» **Exercise aim**
Write out all of the data without omission, exactly as shown.

» **Dataset content**

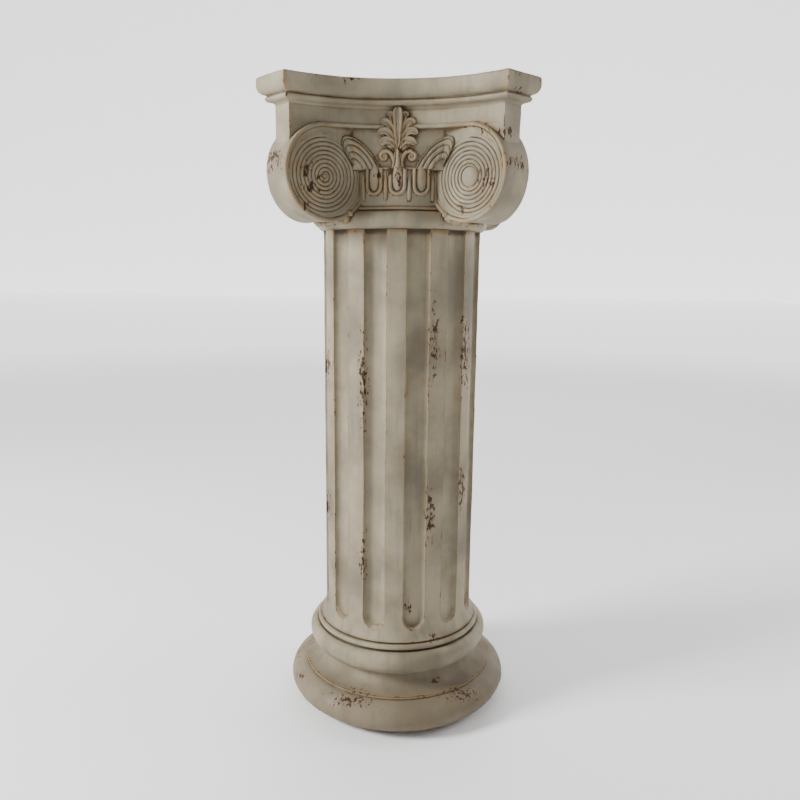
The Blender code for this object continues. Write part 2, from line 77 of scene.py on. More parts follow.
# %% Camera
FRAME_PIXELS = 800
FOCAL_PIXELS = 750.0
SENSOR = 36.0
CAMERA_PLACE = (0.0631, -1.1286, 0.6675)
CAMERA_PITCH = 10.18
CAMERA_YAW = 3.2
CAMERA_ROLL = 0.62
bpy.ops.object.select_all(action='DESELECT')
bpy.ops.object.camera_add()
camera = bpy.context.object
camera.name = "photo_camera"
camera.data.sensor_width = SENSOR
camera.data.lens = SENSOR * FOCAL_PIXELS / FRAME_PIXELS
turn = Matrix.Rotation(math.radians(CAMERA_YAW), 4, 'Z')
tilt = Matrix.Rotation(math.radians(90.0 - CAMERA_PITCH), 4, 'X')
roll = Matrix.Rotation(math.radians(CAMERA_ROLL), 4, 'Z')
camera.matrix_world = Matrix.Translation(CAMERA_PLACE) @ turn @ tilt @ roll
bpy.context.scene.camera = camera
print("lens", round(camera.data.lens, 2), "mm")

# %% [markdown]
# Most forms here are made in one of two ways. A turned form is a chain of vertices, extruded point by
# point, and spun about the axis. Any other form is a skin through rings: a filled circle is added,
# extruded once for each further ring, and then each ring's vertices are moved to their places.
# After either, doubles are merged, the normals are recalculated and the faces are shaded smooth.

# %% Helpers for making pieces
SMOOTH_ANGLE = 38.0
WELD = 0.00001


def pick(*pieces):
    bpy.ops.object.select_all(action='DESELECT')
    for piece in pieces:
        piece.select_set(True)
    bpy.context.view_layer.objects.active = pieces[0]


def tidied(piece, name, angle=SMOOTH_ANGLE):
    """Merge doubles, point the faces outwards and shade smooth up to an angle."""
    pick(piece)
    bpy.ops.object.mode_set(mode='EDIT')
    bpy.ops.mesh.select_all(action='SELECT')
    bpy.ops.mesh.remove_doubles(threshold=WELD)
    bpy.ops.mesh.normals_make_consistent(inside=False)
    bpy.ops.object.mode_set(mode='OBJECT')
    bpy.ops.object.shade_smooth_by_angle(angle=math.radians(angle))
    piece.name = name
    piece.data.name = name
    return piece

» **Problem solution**
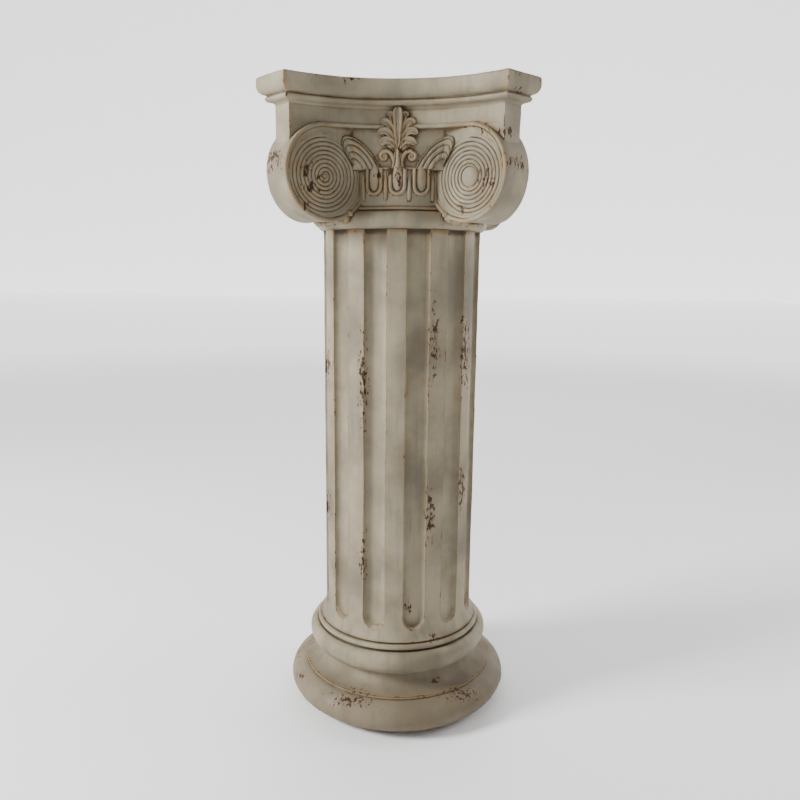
The Blender code for this object continues. Write part 2, from line 77 of scene.py on. More parts follow.
# %% Camera
FRAME_PIXELS = 800
FOCAL_PIXELS = 750.0
SENSOR = 36.0
CAMERA_PLACE = (0.0631, -1.1286, 0.6675)
CAMERA_PITCH = 10.18
CAMERA_YAW = 3.2
CAMERA_ROLL = 0.62
bpy.ops.object.select_all(action='DESELECT')
bpy.ops.object.camera_add()
camera = bpy.context.object
camera.name = "photo_camera"
camera.data.sensor_width = SENSOR
camera.data.lens = SENSOR * FOCAL_PIXELS / FRAME_PIXELS
turn = Matrix.Rotation(math.radians(CAMERA_YAW), 4, 'Z')
tilt = Matrix.Rotation(math.radians(90.0 - CAMERA_PITCH), 4, 'X')
roll = Matrix.Rotation(math.radians(CAMERA_ROLL), 4, 'Z')
camera.matrix_world = Matrix.Translation(CAMERA_PLACE) @ turn @ tilt @ roll
bpy.context.scene.camera = camera
print("lens", round(camera.data.lens, 2), "mm")

# %% [markdown]
# Most forms here are made in one of two ways. A turned form is a chain of vertices, extruded point by
# point, and spun about the axis. Any other form is a skin through rings: a filled circle is added,
# extruded once for each further ring, and then each ring's vertices are moved to their places.
# After either, doubles are merged, the normals are recalculated and the faces are shaded smooth.

# %% Helpers for making pieces
SMOOTH_ANGLE = 38.0
WELD = 0.00001


def pick(*pieces):
    bpy.ops.object.select_all(action='DESELECT')
    for piece in pieces:
        piece.select_set(True)
    bpy.context.view_layer.objects.active = pieces[0]


def tidied(piece, name, angle=SMOOTH_ANGLE):
    """Merge doubles, point the faces outwards and shade smooth up to an angle."""
    pick(piece)
    bpy.ops.object.mode_set(mode='EDIT')
    bpy.ops.mesh.select_all(action='SELECT')
    bpy.ops.mesh.remove_doubles(threshold=WELD)
    bpy.ops.mesh.normals_make_consistent(inside=False)
    bpy.ops.object.mode_set(mode='OBJECT')
    bpy.ops.object.shade_smooth_by_angle(angle=math.radians(angle))
    piece.name = name
    piece.data.name = name
    return piece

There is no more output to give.